__EXERCISE PROMPT__
Check each line of the material. Copy those containing "FreeCAD".

__DATA SECTION__

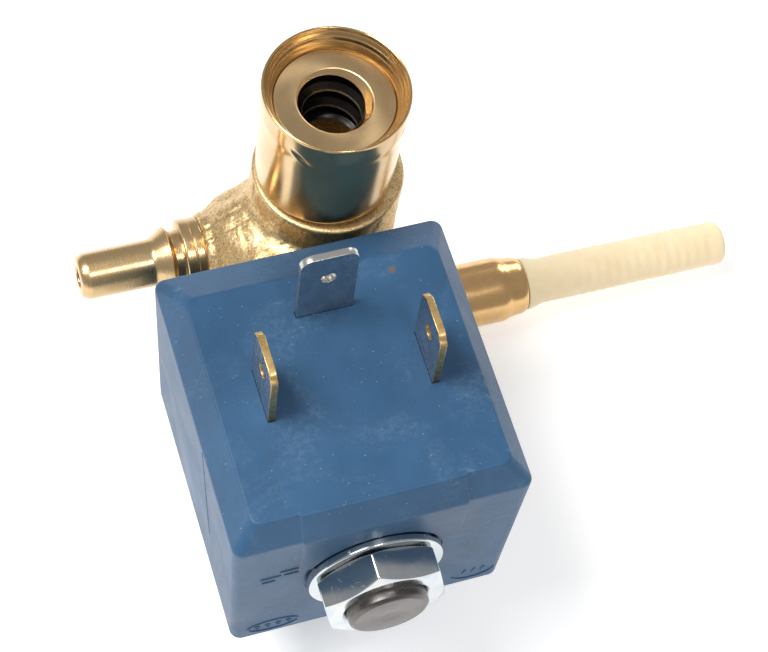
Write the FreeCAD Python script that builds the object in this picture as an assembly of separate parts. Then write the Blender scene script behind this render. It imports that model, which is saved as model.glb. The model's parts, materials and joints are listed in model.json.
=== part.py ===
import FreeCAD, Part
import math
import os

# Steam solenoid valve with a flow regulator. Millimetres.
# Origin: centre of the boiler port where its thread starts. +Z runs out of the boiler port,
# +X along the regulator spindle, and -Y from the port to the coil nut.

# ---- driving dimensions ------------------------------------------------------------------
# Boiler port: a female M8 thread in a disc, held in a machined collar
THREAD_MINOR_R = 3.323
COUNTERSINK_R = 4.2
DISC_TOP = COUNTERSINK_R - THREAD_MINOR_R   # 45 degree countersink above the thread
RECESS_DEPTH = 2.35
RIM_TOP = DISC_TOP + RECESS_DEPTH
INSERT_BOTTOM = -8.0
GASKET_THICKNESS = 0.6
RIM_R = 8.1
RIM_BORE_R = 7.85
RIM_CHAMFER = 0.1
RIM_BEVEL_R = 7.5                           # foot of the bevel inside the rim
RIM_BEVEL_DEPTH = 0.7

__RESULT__
Write the FreeCAD Python script that builds the object in this picture as an assembly of separate parts. Then write the Blender scene script behind this render. It imports that model, which is saved as model.glb. The model's parts, materials and joints are listed in model.json.
import FreeCAD, Part